Modeling code records:
_____

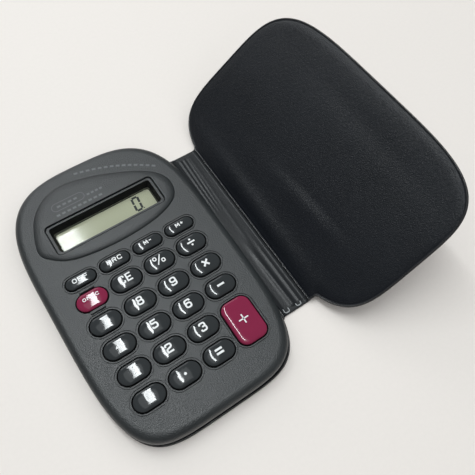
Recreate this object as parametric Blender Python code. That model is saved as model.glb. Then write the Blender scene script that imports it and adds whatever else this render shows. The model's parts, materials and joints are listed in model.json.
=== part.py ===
"""Folding pocket desk calculator: a keyed plastic case held in a two-leaf vinyl cover.

The calculator lies on its back with the cover open to its right. Metres, +Z up, +Y towards the
display, origin under the middle of the key field, on the surface that the back of the cover
rests on. Every value below is in millimetres and is scaled by MM when a mesh is made.
"""
import math

import bmesh
import bpy
import numpy as np
from mathutils import Matrix, Vector

MM = 0.001

# Case outline: a superellipse with one exponent above its widest line and another below it. Its
# borders are measured from the outer key columns, the lowest key row and the battery cell.
SIDE_BORDER = 15.1
BOTTOM_BORDER = 16.46
TOP_BORDER = 3.3
CASE_WAIST_Y = 9.5
OUTLINE_POWER_TOP = 3.2
OUTLINE_POWER_BOTTOM = 4.8
OUTLINE_POINTS = 64

# Case section.
CASE_WALL = 1.3
FRONT_PLATE = 1.3
BACK_FLOOR = 1.0
BOARD_TO_FLOOR = 0.3
PARTING_DEPTH = 4.4
PARTING_GAP = 0.1
EDGE_ROUND_IN = 3.0
EDGE_ROUND_DOWN = 2.4
BACK_EDGE_ROUND = 1.6

# Cover: three sheets that are welded round their rim, folded along two lines.
COVER_MARGIN = 0.7
COVER_SHIFT_X = 0.8
FLAP_HALF_WIDTH = 35.8
FLAP_HALF_LENGTH = 57.5
FLAP_POWER = 4.3
FLAP_SHIFT_Y = 1.1
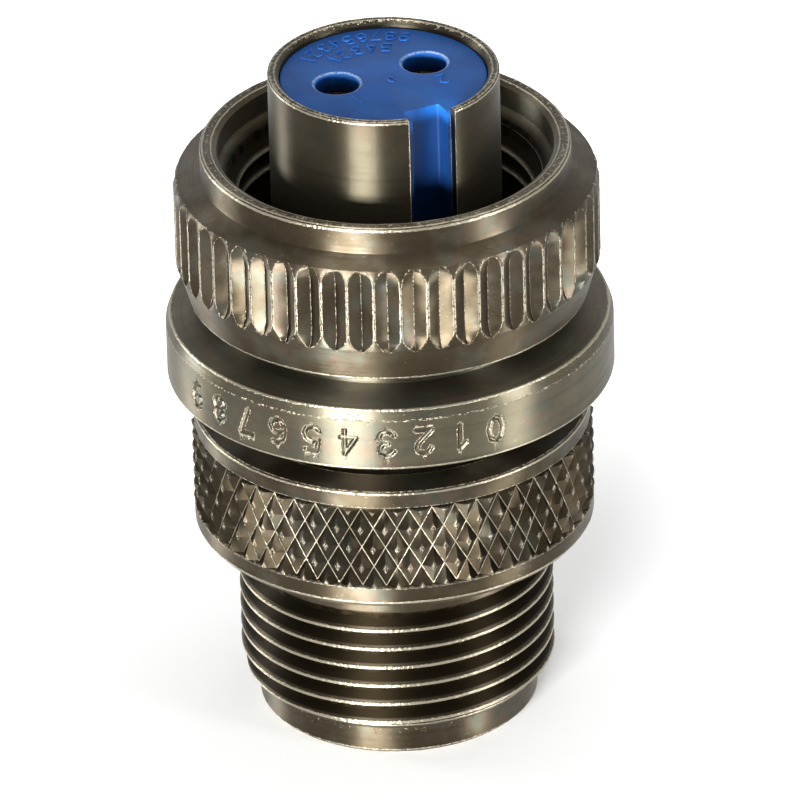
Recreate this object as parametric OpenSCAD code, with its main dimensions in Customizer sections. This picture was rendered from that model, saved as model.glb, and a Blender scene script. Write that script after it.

_____

**Given task:**
Repeat each of the entries above precisely as given.

**Task response:**
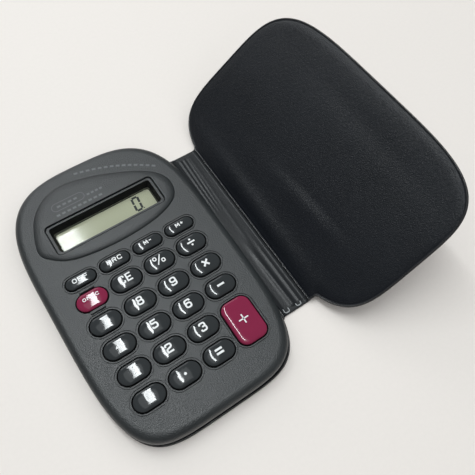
Recreate this object as parametric Blender Python code. That model is saved as model.glb. Then write the Blender scene script that imports it and adds whatever else this render shows. The model's parts, materials and joints are listed in model.json.
=== part.py ===
"""Folding pocket desk calculator: a keyed plastic case held in a two-leaf vinyl cover.

The calculator lies on its back with the cover open to its right. Metres, +Z up, +Y towards the
display, origin under the middle of the key field, on the surface that the back of the cover
rests on. Every value below is in millimetres and is scaled by MM when a mesh is made.
"""
import math

import bmesh
import bpy
import numpy as np
from mathutils import Matrix, Vector

MM = 0.001

# Case outline: a superellipse with one exponent above its widest line and another below it. Its
# borders are measured from the outer key columns, the lowest key row and the battery cell.
SIDE_BORDER = 15.1
BOTTOM_BORDER = 16.46
TOP_BORDER = 3.3
CASE_WAIST_Y = 9.5
OUTLINE_POWER_TOP = 3.2
OUTLINE_POWER_BOTTOM = 4.8
OUTLINE_POINTS = 64

# Case section.
CASE_WALL = 1.3
FRONT_PLATE = 1.3
BACK_FLOOR = 1.0
BOARD_TO_FLOOR = 0.3
PARTING_DEPTH = 4.4
PARTING_GAP = 0.1
EDGE_ROUND_IN = 3.0
EDGE_ROUND_DOWN = 2.4
BACK_EDGE_ROUND = 1.6

# Cover: three sheets that are welded round their rim, folded along two lines.
COVER_MARGIN = 0.7
COVER_SHIFT_X = 0.8
FLAP_HALF_WIDTH = 35.8
FLAP_HALF_LENGTH = 57.5
FLAP_POWER = 4.3
FLAP_SHIFT_Y = 1.1
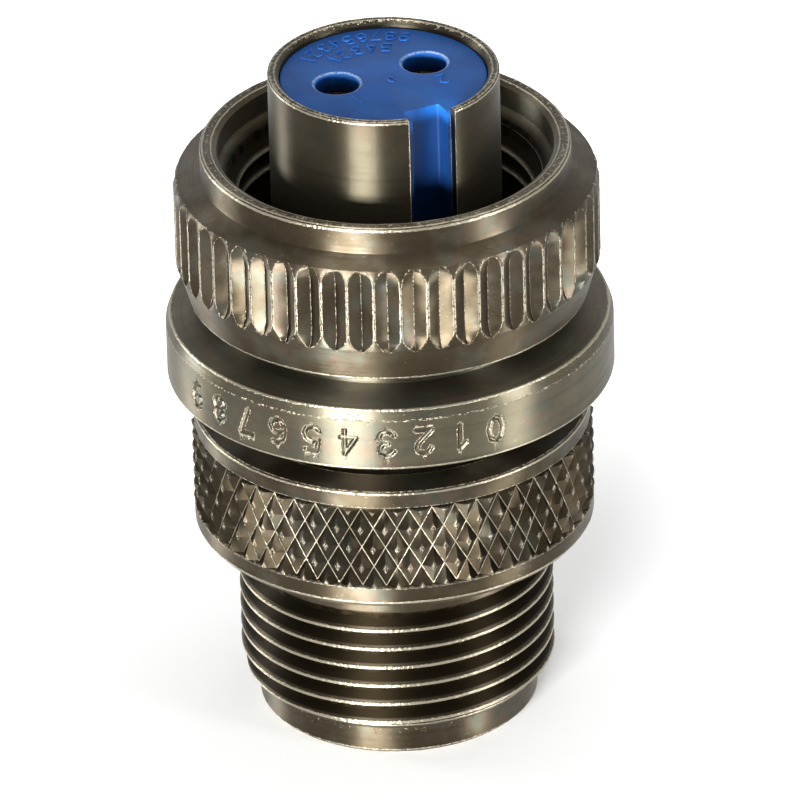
Recreate this object as parametric OpenSCAD code, with its main dimensions in Customizer sections. This picture was rendered from that model, saved as model.glb, and a Blender scene script. Write that script after it.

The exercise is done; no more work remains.